What you are asked to do
Exactly the lines from the one with "Reconstruct the object" to the one with "# red index dot looks to -Y.", both included, are to be printed again; leave out the rest.

---- Dataset excerpts

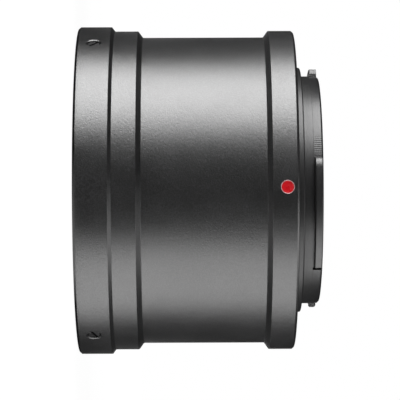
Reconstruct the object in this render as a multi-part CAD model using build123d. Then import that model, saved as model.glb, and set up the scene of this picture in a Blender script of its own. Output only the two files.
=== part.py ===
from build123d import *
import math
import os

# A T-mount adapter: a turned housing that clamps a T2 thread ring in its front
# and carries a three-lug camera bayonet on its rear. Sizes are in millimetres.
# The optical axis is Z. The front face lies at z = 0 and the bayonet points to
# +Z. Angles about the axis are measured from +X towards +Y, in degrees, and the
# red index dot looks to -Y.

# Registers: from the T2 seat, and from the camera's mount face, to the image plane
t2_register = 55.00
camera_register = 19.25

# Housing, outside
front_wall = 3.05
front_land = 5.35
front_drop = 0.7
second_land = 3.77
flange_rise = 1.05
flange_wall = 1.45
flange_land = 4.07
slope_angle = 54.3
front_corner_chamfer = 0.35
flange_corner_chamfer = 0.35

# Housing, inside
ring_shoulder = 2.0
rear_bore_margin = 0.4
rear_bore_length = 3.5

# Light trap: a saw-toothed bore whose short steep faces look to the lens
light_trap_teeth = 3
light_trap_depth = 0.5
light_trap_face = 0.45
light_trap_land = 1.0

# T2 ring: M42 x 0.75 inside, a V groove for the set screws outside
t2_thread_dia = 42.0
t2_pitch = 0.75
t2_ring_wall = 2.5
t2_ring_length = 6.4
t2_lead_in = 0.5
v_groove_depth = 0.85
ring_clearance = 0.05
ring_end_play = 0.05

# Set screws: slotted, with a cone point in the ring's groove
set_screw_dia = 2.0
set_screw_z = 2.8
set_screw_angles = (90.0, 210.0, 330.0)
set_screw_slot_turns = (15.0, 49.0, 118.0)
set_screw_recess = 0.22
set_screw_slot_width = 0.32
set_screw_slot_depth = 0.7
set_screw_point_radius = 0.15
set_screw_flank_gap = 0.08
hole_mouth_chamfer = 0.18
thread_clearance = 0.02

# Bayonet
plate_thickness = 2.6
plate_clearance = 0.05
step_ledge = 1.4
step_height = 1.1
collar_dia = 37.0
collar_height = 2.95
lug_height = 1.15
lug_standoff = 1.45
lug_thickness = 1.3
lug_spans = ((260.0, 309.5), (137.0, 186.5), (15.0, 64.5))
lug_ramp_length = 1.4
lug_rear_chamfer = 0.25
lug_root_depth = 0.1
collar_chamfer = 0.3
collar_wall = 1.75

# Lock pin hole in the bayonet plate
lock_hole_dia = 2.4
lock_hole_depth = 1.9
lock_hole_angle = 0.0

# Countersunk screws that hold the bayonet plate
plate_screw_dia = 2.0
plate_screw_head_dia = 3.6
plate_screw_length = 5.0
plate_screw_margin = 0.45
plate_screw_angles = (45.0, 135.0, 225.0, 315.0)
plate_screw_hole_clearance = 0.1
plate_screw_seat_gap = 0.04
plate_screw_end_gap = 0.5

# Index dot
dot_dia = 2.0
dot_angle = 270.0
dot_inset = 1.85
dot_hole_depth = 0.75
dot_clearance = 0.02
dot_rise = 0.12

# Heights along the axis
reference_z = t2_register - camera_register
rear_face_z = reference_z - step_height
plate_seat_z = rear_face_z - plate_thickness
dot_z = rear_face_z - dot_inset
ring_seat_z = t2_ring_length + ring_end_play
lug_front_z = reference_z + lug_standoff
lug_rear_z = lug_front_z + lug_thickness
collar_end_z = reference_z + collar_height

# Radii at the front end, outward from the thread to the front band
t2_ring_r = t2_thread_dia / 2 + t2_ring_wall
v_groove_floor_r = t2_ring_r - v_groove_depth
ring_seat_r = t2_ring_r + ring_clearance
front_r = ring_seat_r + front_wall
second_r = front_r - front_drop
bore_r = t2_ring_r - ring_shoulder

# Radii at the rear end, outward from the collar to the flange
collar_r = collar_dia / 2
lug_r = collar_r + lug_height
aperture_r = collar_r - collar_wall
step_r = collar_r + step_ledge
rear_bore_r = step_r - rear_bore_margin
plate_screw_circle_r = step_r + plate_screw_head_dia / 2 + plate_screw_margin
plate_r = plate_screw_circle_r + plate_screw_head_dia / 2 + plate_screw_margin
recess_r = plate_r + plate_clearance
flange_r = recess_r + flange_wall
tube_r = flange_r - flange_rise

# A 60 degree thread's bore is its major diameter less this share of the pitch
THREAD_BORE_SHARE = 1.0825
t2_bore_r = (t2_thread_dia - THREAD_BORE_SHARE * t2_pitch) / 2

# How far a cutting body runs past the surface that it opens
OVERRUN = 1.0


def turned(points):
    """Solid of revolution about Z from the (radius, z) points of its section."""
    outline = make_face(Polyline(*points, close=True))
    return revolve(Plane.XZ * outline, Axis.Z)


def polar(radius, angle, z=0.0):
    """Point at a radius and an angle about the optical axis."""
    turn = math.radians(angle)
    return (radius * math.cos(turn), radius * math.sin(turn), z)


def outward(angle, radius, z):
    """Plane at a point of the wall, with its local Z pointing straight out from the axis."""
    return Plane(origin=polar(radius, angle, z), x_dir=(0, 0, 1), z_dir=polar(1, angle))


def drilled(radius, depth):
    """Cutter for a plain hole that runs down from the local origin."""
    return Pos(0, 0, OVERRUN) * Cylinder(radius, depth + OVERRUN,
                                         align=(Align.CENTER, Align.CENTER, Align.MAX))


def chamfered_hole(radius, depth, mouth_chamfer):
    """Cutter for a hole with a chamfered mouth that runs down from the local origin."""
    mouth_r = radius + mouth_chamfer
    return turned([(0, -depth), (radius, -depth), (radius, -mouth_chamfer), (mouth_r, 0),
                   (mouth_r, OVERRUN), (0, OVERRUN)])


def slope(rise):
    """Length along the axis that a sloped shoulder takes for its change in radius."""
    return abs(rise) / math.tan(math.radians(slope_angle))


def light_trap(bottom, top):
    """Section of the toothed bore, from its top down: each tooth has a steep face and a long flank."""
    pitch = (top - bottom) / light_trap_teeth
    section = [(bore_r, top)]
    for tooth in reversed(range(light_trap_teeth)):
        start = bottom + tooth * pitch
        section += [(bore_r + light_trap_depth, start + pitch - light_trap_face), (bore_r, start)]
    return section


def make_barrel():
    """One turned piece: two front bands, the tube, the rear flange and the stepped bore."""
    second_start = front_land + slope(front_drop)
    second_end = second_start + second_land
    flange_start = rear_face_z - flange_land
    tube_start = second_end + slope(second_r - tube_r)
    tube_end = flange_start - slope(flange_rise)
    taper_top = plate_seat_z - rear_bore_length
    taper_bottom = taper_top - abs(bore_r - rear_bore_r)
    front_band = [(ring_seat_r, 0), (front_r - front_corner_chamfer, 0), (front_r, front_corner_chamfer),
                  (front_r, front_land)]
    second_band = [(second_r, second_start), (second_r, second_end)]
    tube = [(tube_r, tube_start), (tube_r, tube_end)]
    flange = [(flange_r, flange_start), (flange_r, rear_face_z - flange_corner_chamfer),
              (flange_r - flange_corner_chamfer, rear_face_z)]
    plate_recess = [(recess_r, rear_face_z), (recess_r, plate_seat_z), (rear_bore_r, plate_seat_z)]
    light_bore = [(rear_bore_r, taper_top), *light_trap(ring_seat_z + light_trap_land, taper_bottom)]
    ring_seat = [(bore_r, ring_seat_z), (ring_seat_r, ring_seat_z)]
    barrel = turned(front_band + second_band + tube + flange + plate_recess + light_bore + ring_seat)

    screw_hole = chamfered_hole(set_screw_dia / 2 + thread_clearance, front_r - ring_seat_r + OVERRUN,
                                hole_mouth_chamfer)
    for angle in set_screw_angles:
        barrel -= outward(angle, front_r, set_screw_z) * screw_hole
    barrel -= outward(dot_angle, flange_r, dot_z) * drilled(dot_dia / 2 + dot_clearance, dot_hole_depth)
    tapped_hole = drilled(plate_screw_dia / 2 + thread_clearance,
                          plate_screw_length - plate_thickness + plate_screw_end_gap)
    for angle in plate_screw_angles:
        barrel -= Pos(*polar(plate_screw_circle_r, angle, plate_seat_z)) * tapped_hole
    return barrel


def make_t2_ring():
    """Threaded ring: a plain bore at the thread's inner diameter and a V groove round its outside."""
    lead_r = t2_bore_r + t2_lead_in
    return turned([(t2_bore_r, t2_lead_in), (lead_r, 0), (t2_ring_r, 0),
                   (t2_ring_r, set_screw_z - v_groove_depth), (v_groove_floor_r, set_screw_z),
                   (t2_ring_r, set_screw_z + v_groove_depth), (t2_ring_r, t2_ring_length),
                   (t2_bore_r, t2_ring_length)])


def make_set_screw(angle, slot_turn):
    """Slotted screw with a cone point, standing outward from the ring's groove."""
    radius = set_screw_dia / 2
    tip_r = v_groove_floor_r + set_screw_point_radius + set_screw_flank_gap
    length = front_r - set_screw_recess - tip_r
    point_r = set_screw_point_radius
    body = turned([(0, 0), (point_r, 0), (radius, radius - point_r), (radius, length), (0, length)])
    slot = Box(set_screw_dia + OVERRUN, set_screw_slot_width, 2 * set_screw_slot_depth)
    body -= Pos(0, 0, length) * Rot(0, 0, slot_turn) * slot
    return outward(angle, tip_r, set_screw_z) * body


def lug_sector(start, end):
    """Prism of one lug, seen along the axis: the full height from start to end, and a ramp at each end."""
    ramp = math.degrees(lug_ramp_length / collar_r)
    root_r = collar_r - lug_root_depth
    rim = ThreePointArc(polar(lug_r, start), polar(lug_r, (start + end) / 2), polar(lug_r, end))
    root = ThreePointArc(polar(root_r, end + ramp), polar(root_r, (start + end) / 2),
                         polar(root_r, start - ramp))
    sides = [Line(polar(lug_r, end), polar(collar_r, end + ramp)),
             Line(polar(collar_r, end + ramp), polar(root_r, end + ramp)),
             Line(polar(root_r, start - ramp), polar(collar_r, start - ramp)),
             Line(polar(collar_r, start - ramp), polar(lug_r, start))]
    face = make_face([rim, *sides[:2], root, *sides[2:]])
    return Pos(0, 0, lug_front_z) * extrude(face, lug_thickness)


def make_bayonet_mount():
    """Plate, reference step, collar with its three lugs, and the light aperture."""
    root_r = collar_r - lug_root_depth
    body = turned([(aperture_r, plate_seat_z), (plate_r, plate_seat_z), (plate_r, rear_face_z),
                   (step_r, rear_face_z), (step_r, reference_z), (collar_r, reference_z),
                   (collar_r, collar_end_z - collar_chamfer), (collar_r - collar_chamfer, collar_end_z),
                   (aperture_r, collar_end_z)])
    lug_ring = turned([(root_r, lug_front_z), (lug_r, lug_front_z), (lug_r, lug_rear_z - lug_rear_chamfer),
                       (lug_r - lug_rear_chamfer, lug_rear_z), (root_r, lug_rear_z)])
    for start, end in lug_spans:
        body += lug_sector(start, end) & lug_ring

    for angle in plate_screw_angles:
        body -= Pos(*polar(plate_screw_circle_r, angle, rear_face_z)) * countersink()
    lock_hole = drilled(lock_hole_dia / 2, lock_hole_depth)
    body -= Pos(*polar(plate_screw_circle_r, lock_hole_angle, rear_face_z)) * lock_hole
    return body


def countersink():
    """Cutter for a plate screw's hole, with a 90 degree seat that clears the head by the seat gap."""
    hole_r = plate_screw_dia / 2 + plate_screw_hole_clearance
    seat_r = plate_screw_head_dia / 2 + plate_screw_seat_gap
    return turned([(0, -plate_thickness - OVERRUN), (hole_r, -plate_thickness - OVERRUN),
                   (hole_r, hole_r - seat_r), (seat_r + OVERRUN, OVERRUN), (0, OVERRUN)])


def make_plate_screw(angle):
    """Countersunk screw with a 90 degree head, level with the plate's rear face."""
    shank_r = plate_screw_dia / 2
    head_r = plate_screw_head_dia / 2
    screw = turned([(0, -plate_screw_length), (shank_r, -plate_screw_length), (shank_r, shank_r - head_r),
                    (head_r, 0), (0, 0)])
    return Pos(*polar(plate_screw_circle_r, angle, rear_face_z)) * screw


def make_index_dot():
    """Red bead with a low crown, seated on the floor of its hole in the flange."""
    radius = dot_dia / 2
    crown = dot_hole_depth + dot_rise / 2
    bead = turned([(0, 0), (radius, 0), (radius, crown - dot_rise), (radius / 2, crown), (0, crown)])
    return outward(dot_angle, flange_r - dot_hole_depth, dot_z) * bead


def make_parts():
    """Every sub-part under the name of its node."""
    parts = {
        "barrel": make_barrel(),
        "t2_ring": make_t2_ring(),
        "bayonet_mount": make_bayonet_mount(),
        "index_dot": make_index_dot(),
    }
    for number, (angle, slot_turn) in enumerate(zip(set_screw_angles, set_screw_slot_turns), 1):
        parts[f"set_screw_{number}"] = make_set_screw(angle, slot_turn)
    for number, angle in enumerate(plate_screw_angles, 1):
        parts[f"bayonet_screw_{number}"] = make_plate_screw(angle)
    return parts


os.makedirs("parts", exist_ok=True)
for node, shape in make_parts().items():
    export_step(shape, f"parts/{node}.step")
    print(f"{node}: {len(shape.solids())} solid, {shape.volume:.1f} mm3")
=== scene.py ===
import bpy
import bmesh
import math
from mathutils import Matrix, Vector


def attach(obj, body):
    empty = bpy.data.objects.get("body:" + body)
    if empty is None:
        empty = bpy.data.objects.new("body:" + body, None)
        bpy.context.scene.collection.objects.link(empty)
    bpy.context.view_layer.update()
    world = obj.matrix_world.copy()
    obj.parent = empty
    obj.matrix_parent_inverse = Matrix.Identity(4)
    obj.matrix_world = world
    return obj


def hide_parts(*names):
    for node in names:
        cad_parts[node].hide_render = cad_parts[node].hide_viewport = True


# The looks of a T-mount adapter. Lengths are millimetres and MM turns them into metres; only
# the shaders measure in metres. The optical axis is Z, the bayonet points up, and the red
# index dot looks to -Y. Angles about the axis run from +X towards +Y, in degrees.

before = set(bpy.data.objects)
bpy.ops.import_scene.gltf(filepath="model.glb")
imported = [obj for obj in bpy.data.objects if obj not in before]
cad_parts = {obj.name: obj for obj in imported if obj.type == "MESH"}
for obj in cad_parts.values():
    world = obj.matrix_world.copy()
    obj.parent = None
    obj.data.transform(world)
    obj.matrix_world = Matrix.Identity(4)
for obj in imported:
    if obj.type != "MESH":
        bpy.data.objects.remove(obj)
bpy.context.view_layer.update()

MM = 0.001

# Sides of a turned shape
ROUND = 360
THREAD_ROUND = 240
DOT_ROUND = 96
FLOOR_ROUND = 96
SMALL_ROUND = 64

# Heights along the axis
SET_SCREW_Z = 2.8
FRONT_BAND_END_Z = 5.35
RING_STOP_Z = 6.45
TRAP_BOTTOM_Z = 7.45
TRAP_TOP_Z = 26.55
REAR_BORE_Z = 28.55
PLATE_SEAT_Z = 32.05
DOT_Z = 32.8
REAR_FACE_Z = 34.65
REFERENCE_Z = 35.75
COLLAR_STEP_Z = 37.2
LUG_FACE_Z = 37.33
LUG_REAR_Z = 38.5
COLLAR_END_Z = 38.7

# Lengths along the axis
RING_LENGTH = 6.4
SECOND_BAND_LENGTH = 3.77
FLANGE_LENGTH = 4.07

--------
---- Dataset excerpts

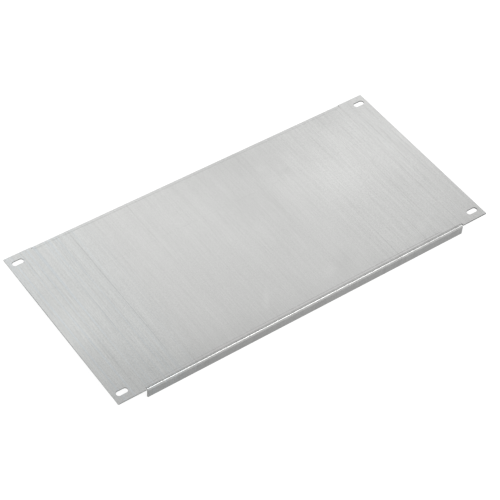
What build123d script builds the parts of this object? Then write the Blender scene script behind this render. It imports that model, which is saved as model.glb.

--------

Answer to the problem
Reconstruct the object in this render as a multi-part CAD model using build123d. Then import that model, saved as model.glb, and set up the scene of this picture in a Blender script of its own. Output only the two files.
=== part.py ===
from build123d import *
import math
import os

# A T-mount adapter: a turned housing that clamps a T2 thread ring in its front
# and carries a three-lug camera bayonet on its rear. Sizes are in millimetres.
# The optical axis is Z. The front face lies at z = 0 and the bayonet points to
# +Z. Angles about the axis are measured from +X towards +Y, in degrees, and the
# red index dot looks to -Y.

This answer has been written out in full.